Not everyone is going to catch every little nugget that is in the sermon, but there should be something for everyone to chew on included in what comes from the pulpit. In this way, we see that God's Word and the preaching of it does not have to be neatly compartmentalized into "children's sermons" and "adult sermons." Even Bible study can be food for every age. My kids attend both church and Bible study with mom and dad.
I'm not in favor of segregating people by age, which is a terrible cultural problem we currently suffer from. For this reason, I am generally against children's sermons. I'm sure they can be done right. Whatever the case, we need to be bringing children back to our churches, not for children's sermons but for the complete divine service!
In some churches, I know the habit is for some parents to have their children come to the divine service for the "lambs message" and then return to the nursery while we adults have "church." This segregation of children away from the divine service where they receive the gifts of God is an evil that we must be cautious not to feed with the current trend of sermons for children.
In the many children’s sermons I’ve sat (or squirmed) through, rarely was it a sermon, but more of a teaching/Q&A kind of session. Too many times, these sessions become a kind of Art Linkletter’s “Kids Say the Darndest Things” situation. Once, while telling the children about how our sins are washed as white as snow, my congregation was treated to one of my daughters ask-ing, “Pastor, why can’t bees see white?” She’d learned it in science class that week. They laughed, I died, etc., etc., and I was often told how she just "makes" the children's sermon. Yikes! What happened to Jesus? I also have a bit of a problem with calling them “messages” rather than “sermons.” In one of the churches in my circuit, this little distinction has opened the door for their woman DCE to preach. When I mentioned to a parishioner of this congregation that they have a woman preaching sermons to the children, her comment was, “Oh, it’s not really a sermon; it’s just a message.”

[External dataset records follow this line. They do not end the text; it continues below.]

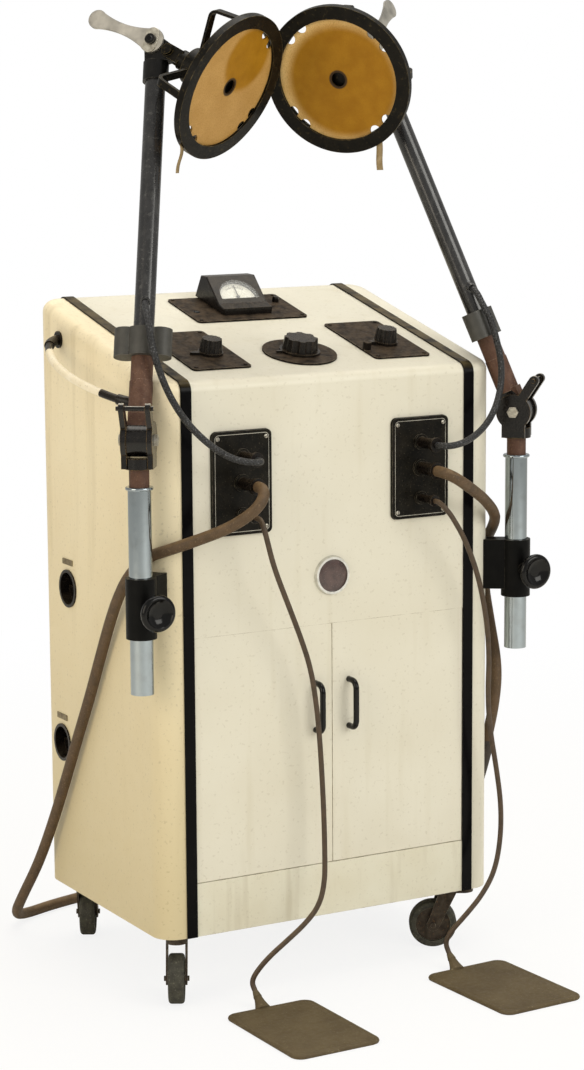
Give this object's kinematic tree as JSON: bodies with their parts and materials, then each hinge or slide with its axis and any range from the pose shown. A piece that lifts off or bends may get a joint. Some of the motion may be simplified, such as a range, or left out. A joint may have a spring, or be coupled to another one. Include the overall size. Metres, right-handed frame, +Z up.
{
  "type": "short-wave diathermy machine",
  "caption": "Wheeled sloping-top therapy cabinet with doors, knobs and a meter, and jointed arms that carry round caged electrodes, with cords and pads.",
  "frame": {"origin": "centre of the footprint on the floor, without the cords and pads", "axes": "+X to the right seen from the front, +Y to the back, +Z up"},
  "size_m": [0.7318, 0.8723, 1.4807],
  "materials": {
    "cabinet_enamel": "stoved cream enamel, satin gloss",
    "back_enamel": "stoved cream enamel, satin",
    "pan_enamel": "cream enamel, duller underneath",
    "black_strip": "gloss black trim",
    "black_plate": "satin black panel plate",
    "bakelite": "dark moulded phenolic",
    "meter_window": "clear glass",
    "needle_black": "thin black pointer",
    "badge_chrome": "plain plated ring round a bare enamel disc",
    "handle_paint": "cream bar on black feet",
    "caster_steel": "dull plated steel, worn",
    "caster_rubber": "dark hard rubber with a grey hub",
    "clamp_black": "satin black cast clamps",
    "knob_black": "gloss black moulded knob",
    "mast_chrome": "plated tube, faintly brushed",
    "joint_black": "gloss black, worn at the edges",
    "bolt_steel": "worn bright steel",
    "rod_rust": "rusted brown steel",
    "collar_grey": "dark grey crackle",
    "arm_black": "satin black tube with scuffs",
    "head_grey": "dark grey casting",
    "lever_grey": "worn grey-black lever",
    "cage_black": "black straps and ring, bronze wear on the rim",
    "amber_disc": "amber insulating sheet, slightly clouded",
    "braid_black": "black braid with light flecks",
    "cable_brown": "brown rubber sheath, dusty",
    "sleeve_dark": "dark rubber sleeve",
    "cord_brown": "thin dark brown cord",
    "pad_rubber": "worn grey-brown rubber"
  },
  "bodies": {
    "cabinet": {"side_panels": "cabinet_enamel", "wrap_panel": "cabinet_enamel", "trim_strips": "black_strip", "base_pan": "pan_enamel", "deck_shelf": "pan_enamel", "back_panel": "back_enamel", "mains_gland": "bakelite", "top_plates": "black_plate", "meter_housing": "bakelite", "meter_glass": "meter_window", "terminal_plates": "black_plate", "terminal_plugs": "bakelite", "badge_ring": "badge_chrome", "side_ports": "bakelite", "side_handle": "handle_paint", "clamps": "clamp_black", "lead_left": "braid_black", "lead_right": "braid_black", "treatment_cable": "cable_brown", "cable_sleeve": "sleeve_dark", "pad_cord_left": "cord_brown", "pad_cord_right": "cord_brown", "pad_left": "pad_rubber", "pad_right": "pad_rubber"},
    "door_left": {"door_left": "cabinet_enamel"},
    "door_right": {"door_right": "cabinet_enamel"},
    "knob_left": {"knob_left": "bakelite"},
    "knob_right": {"knob_right": "bakelite"},
    "tuning_knob": {"tuning_knob": "bakelite"},
    "needle": {"meter_needle": "needle_black"},
    "caster_front_left": {"caster_fork_front_left": "caster_steel"},
    "wheel_front_left": {"caster_wheel_front_left": "caster_rubber"},
    "caster_front_right": {"caster_fork_front_right": "caster_steel"},
    "wheel_front_right": {"caster_wheel_front_right": "caster_rubber"},
    "caster_rear_left": {"caster_fork_rear_left": "caster_steel"},
    "wheel_rear_left": {"caster_wheel_rear_left": "caster_rubber"},
    "caster_rear_right": {"caster_fork_rear_right": "caster_steel"},
    "wheel_rear_right": {"caster_wheel_rear_right": "caster_rubber"},
    "clamp_screw_left": {"clamp_knob_left": "knob_black"},
    "mast_left": {"mast_tube_left": "mast_chrome"},
    "knuckle_left": {"knuckle_left": "joint_black", "elbow_bolt_left": "bolt_steel"},
    "arm_left": {"elbow_tube_left": "rod_rust", "collar_left": "collar_grey", "upper_tube_left": "arm_black"},
    "head_left": {"head_block_left": "head_grey"},
    "electrode_left": {"electrode_frame_left": "cage_black", "electrode_disc_left": "amber_disc"},
    "lever_left": {"lever_left": "lever_grey"},
    "clamp_screw_right": {"clamp_knob_right": "knob_black"},
    "mast_right": {"mast_tube_right": "mast_chrome"},
    "knuckle_right": {"knuckle_right": "joint_black", "elbow_bolt_right": "bolt_steel"},
    "arm_right": {"elbow_tube_right": "rod_rust", "collar_right": "collar_grey", "upper_tube_right": "arm_black"},
    "head_right": {"head_block_right": "head_grey"},
    "electrode_right": {"electrode_frame_right": "cage_black", "electrode_disc_right": "amber_disc"},
    "lever_right": {"lever_right": "lever_grey"}
  },
  "joints": [
    {"name": "door_left_hinge", "type": "hinge", "parent": "cabinet", "child": "door_left", "pos_m": [-0.225, -0.17, 0.37], "axis": [0, 0, -1], "range_deg": [0, 90], "deforming": ["pad_cord_left"]},
    {"name": "door_right_hinge", "type": "hinge", "parent": "cabinet", "child": "door_right", "pos_m": [0.225, -0.17, 0.37], "axis": [0, 0, 1], "range_deg": [0, 90], "deforming": ["pad_cord_right"]},
    {"name": "switch_turn_left", "type": "hinge", "parent": "cabinet", "child": "knob_left", "pos_m": [-0.145, -0.07016, 0.95619], "axis": [0, -0.2381, 0.9712], "range_deg": [-110, 40]},
    {"name": "switch_turn_right", "type": "hinge", "parent": "cabinet", "child": "knob_right", "pos_m": [0.158, -0.07016, 0.95619], "axis": [0, -0.2381, 0.9712], "range_deg": [-110, 40]},
    {"name": "tuning_turn", "type": "hinge", "parent": "cabinet", "child": "tuning_knob", "pos_m": [0, -0.08279, 0.9531], "axis": [0, -0.2381, 0.9712], "range_deg": [-90, 90]},
    {"name": "needle_swing", "type": "hinge", "parent": "cabinet", "child": "needle", "pos_m": [0.006, 0.12122, 1.02486], "axis": [0, -0.706, 0.7082], "range_deg": [-45, 45]},
    {"name": "caster_swivel_front_left", "type": "hinge", "parent": "cabinet", "child": "caster_front_left", "pos_m": [-0.244, -0.131, 0.08], "axis": [0, 0, 1], "continuous": true},
    {"name": "caster_roll_front_left", "type": "hinge", "parent": "caster_front_left", "child": "wheel_front_left", "pos_m": [-0.25864, -0.15719, 0.0375], "axis": [0.8729, -0.4879, 0], "continuous": true},
    {"name": "caster_swivel_front_right", "type": "hinge", "parent": "cabinet", "child": "caster_front_right", "pos_m": [0.244, -0.131, 0.08], "axis": [0, 0, 1], "continuous": true},
    {"name": "caster_roll_front_right", "type": "hinge", "parent": "caster_front_right", "child": "wheel_front_right", "pos_m": [0.21781, -0.11636, 0.0375], "axis": [-0.4879, -0.8729, 0], "continuous": true},
    {"name": "caster_swivel_rear_left", "type": "hinge", "parent": "cabinet", "child": "caster_rear_left", "pos_m": [-0.244, 0.189, 0.08], "axis": [0, 0, 1], "continuous": true},
    {"name": "caster_roll_rear_left", "type": "hinge", "parent": "caster_rear_left", "child": "wheel_rear_left", "pos_m": [-0.22936, 0.21519, 0.0375], "axis": [-0.8729, 0.4879, 0], "continuous": true},
    {"name": "caster_swivel_rear_right", "type": "hinge", "parent": "cabinet", "child": "caster_rear_right", "pos_m": [0.244, 0.189, 0.08], "axis": [0, 0, 1], "continuous": true},
    {"name": "caster_roll_rear_right", "type": "hinge", "parent": "caster_rear_right", "child": "wheel_rear_right", "pos_m": [0.27019, 0.17436, 0.0375], "axis": [0.4879, 0.8729, 0], "continuous": true},
    {"name": "clamp_screw_left", "type": "hinge", "parent": "cabinet", "child": "clamp_screw_left", "pos_m": [-0.323, -0.248, 0.613], "axis": [0, -1, 0], "range_deg": [-90, 90]},
    {"name": "mast_slide_left", "type": "slide", "parent": "cabinet", "child": "mast_left", "axis": [0, 0, 1], "range_m": [0, 0.08]},
    {"name": "knuckle_turn_left", "type": "hinge", "parent": "mast_left", "child": "knuckle_left", "pos_m": [-0.323, -0.188, 0.78], "axis": [0, 0, 1], "range_deg": [-3, 120]},
    {"name": "elbow_left", "type": "hinge", "parent": "knuckle_left", "child": "arm_left", "pos_m": [-0.323, -0.188, 0.856], "axis": [-0.8202, 0.5721, 0], "range_deg": [-28, 0], "deforming": ["lead_left"]},
    {"name": "head_turn_left", "type": "hinge", "parent": "arm_left", "child": "head_left", "pos_m": [-0.18854, 0.00474, 1.40697], "axis": [0.2245, 0.3218, 0.9198], "range_deg": [-90, 15]},
    {"name": "electrode_tilt_left", "type": "hinge", "parent": "head_left", "child": "electrode_left", "pos_m": [-0.17549, -0.01707, 1.39837], "axis": [0.7206, 0.5806, -0.379], "range_deg": [-20, 5]},
    {"name": "lever_left", "type": "hinge", "parent": "head_left", "child": "lever_left", "pos_m": [-0.18937, 0.01031, 1.41393], "axis": [0.7206, 0.5806, -0.379], "range_deg": [-30, 30]},
    {"name": "clamp_screw_right", "type": "hinge", "parent": "cabinet", "child": "clamp_screw_right", "pos_m": [0.323, -0.248, 0.613], "axis": [0, -1, 0], "range_deg": [-90, 90]},
    {"name": "mast_slide_right", "type": "slide", "parent": "cabinet", "child": "mast_right", "axis": [0, 0, 1], "range_m": [0, 0.08]},
    {"name": "knuckle_turn_right", "type": "hinge", "parent": "mast_right", "child": "knuckle_right", "pos_m": [0.323, -0.188, 0.78], "axis": [0, 0, 1], "range_deg": [-120, 2]},
    {"name": "elbow_right", "type": "hinge", "parent": "knuckle_right", "child": "arm_right", "pos_m": [0.323, -0.188, 0.856], "axis": [-0.7361, -0.6769, 0], "range_deg": [-28, 0], "deforming": ["lead_right"]},
    {"name": "head_turn_right", "type": "hinge", "parent": "arm_right", "child": "head_right", "pos_m": [0.16393, -0.01501, 1.40697], "axis": [-0.2656, 0.2888, 0.9198], "range_deg": [-15, 90]},
    {"name": "electrode_tilt_right", "type": "hinge", "parent": "head_right", "child": "electrode_right", "pos_m": [0.14678, -0.03109, 1.39403], "axis": [0.4604, -0.8003, 0.3842], "range_deg": [-60, 20]},
    {"name": "lever_right", "type": "hinge", "parent": "head_right", "child": "lever_right", "pos_m": [0.16519, -0.0106, 1.41465], "axis": [0.4604, -0.8003, 0.3842], "range_deg": [-30, 30]}
  ]
}
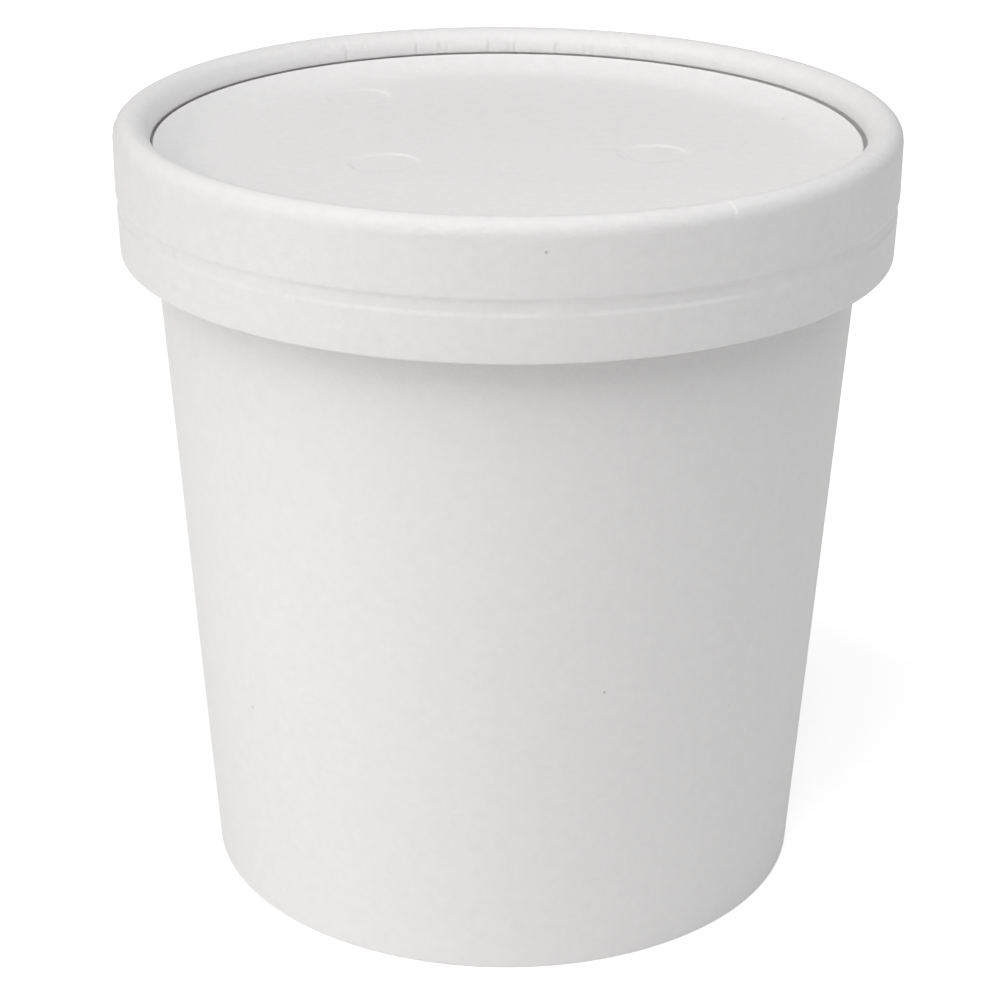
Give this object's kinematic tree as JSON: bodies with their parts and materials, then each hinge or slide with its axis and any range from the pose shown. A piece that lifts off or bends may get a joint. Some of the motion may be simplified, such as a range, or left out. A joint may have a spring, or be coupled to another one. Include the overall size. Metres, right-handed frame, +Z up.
{
  "type": "paper cup with lid",
  "caption": "Round tapered paper food cup, shut with a recessed paper lid that has a rolled rim and a deep grooved band.",
  "frame": {"origin": "centre of the foot ring, on the surface that the cup stands on", "axes": "+Z up along the cup's axis, from the foot to the lid; +Y points at the lapped side seam, away from the view"},
  "size_m": [0.1, 0.1, 0.1023],
  "materials": {
    "cup_board": "matt coated paperboard",
    "lid_board": "matt coated paperboard"
  },
  "bodies": {
    "root": {"cup_body": "cup_board", "cup_base": "cup_board", "lid_disc": "lid_board", "lid_band": "lid_board"}
  },
  "joints": []
}
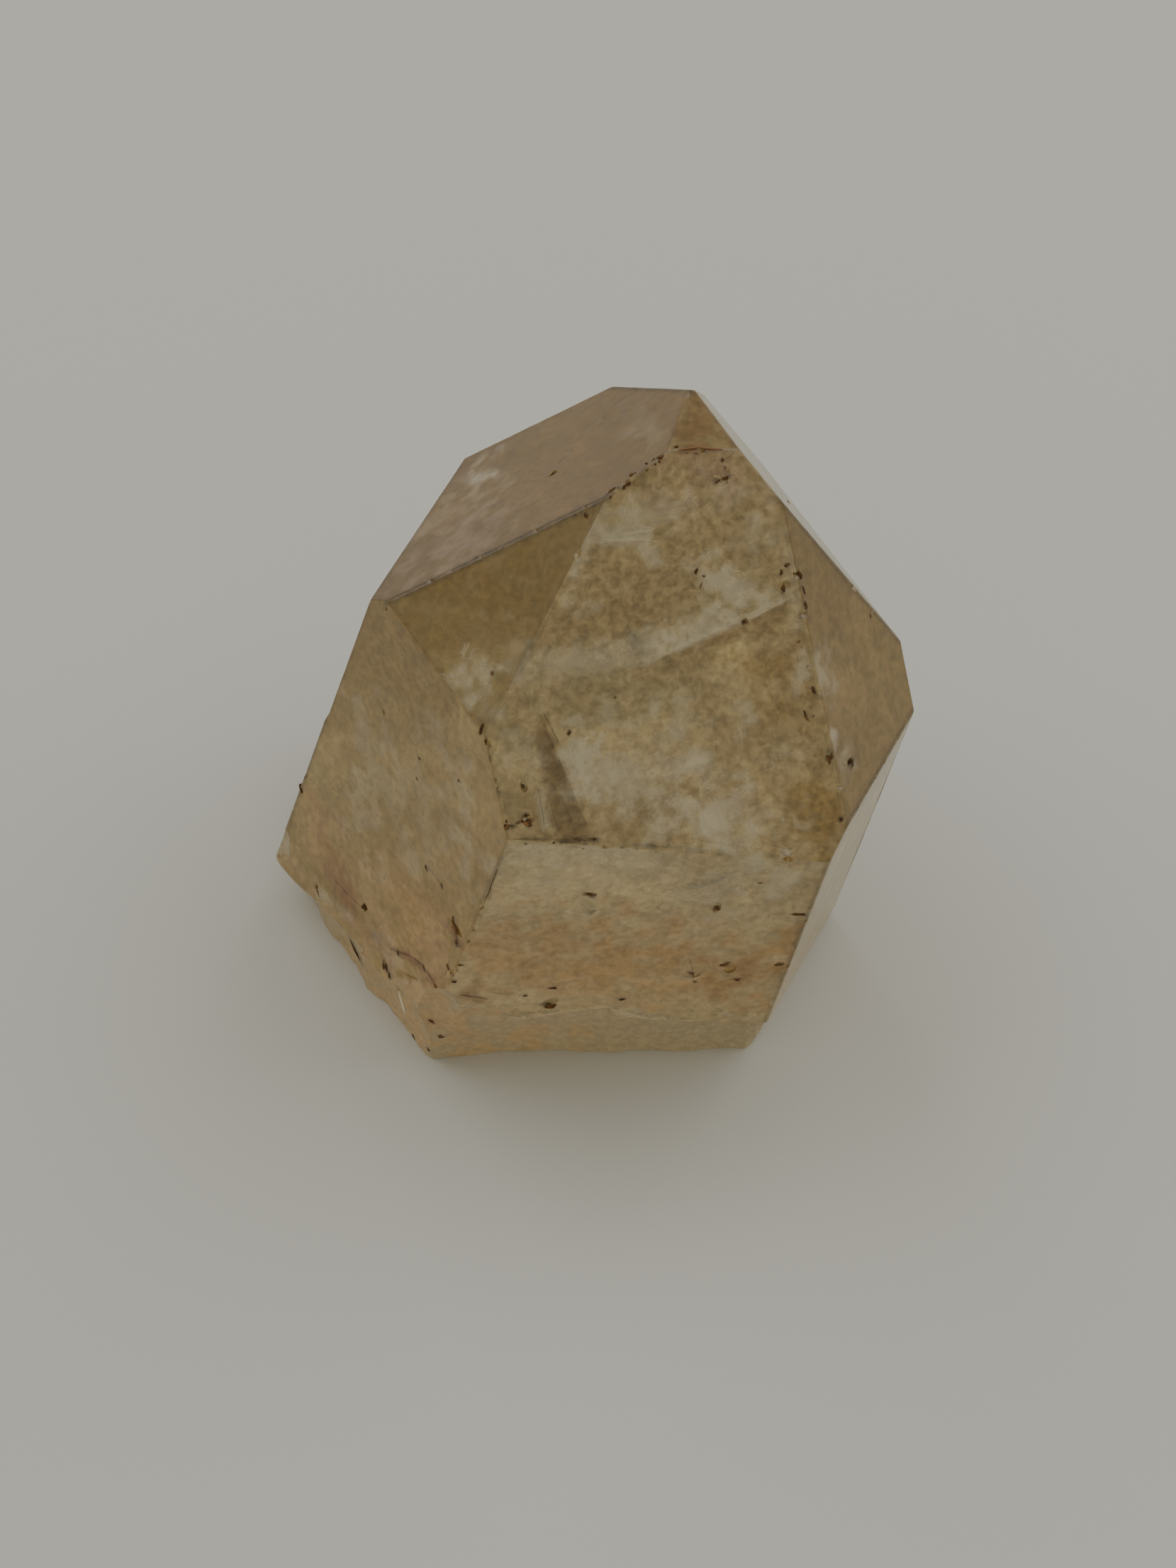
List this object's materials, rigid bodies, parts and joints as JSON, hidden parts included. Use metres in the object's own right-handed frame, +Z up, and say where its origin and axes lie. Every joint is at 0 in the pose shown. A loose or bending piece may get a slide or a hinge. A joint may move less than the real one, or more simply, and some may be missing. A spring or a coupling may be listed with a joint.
{
  "type": "natural citrine crystal",
  "caption": "Short stubby quartz point, smoky golden and see-through, with a six-sided prism, sloping tip faces and a broken base that it stands on, leaning a little.",
  "frame": {"origin": "centre of the bounding box at the level of the flat broken base", "axes": "+Z up with the crystal standing on its base, its tip leaning towards +X and a little +Y; -Y is the side that faces the viewer of the picture"},
  "size_m": [0.03, 0.0222, 0.0309],
  "materials": {
    "citrine": "see-through smoky golden quartz, satin natural crystal faces, cloudy inside, dark iron specks in pits, orange stains low down"
  },
  "bodies": {
    "root": {"citrine_crystal": "citrine"}
  },
  "joints": []
}
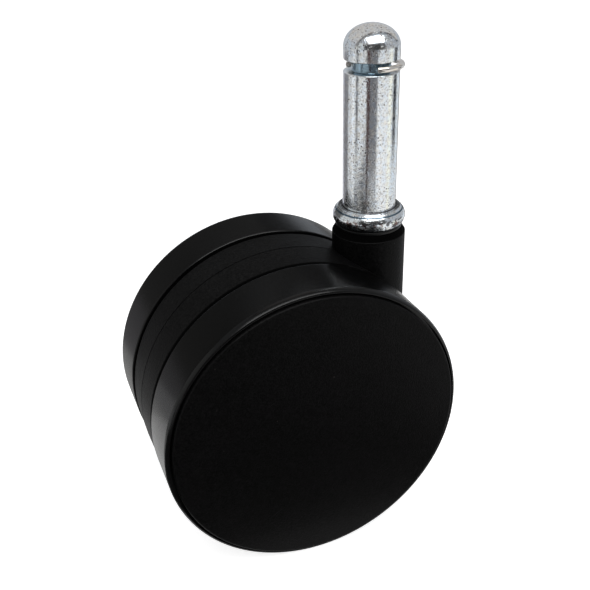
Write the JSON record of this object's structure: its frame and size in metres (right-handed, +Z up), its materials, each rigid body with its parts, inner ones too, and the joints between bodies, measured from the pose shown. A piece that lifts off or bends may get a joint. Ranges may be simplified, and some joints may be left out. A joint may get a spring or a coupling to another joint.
{
  "type": "chair caster",
  "caption": "Office chair caster: smooth black wheels on both sides of a hooded housing that swivels on a bright steel grip-ring stem.",
  "frame": {"origin": "on the stem axis, at the top face of the collar where the chair base's socket sits", "axes": "+Z up along the stem, +Y along the axle, -X the way the wheels trail"},
  "size_m": [0.0634, 0.0434, 0.1068],
  "materials": {
    "zinc_plate": "bright zinc plate, fine pits and faint turning lines",
    "spring_steel": "drawn round wire and stamped strip, nickel toned",
    "axle_steel": "ground plain steel",
    "housing_plastic": "black nylon, fine spark-eroded grain",
    "wheel_plastic": "black nylon, smooth satin tread",
    "cap_plastic": "black nylon, very fine grain",
    "washer_plastic": "black acetal, smooth",
    "bush_plastic": "natural acetal, smooth"
  },
  "bodies": {
    "stem": {"stem": "zinc_plate", "stem_retaining_clip": "spring_steel"},
    "grip_ring": {"grip_ring": "spring_steel"},
    "housing": {"housing": "housing_plastic", "neck_washer": "washer_plastic", "upper_swivel_bush": "bush_plastic", "lower_swivel_bush": "bush_plastic", "thrust_disc": "axle_steel", "axle": "axle_steel", "axle_washer_left": "axle_steel", "axle_washer_right": "axle_steel", "axle_clip_left": "spring_steel", "axle_clip_right": "spring_steel"},
    "wheel_left": {"wheel_left": "wheel_plastic", "wheel_bush_left": "bush_plastic", "wheel_cap_left": "cap_plastic"},
    "wheel_right": {"wheel_right": "wheel_plastic", "wheel_bush_right": "bush_plastic", "wheel_cap_right": "cap_plastic"}
  },
  "joints": [
    {"name": "swivel", "type": "hinge", "parent": "stem", "child": "housing", "pos_m": [0, 0, -0.015], "axis": [0, 0, 1], "continuous": true},
    {"name": "ring_squeeze", "type": "slide", "parent": "stem", "child": "grip_ring", "axis": [-0.8988, 0.4384, 0], "range_m": [0, 0.0007], "stiffness_N_per_m": 1500},
    {"name": "wheel_left_spin", "type": "hinge", "parent": "housing", "child": "wheel_left", "pos_m": [-0.0206, 0.015, -0.03825], "axis": [0, 1, 0], "continuous": true},
    {"name": "wheel_right_spin", "type": "hinge", "parent": "housing", "child": "wheel_right", "pos_m": [-0.0206, -0.015, -0.03825], "axis": [0, 1, 0], "continuous": true}
  ]
}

I don’t remember if I heard this story from someone, read it on a blog, or what, but it made me laugh. A pastor’s congregation was after him and after him to have a children’s sermon. He fi-nally agreed, and the next Sunday invited all the children to come forward and sit in the front pews (they were always empty, of course). He reminded the children how their parents had always taught them to fold their hands when they pray. Then he told them, “Today, I’m going to teach you another thing to do with your hands,” and proceeded to instruct them on making the sign of the cross. That was his first and last children’s sermon.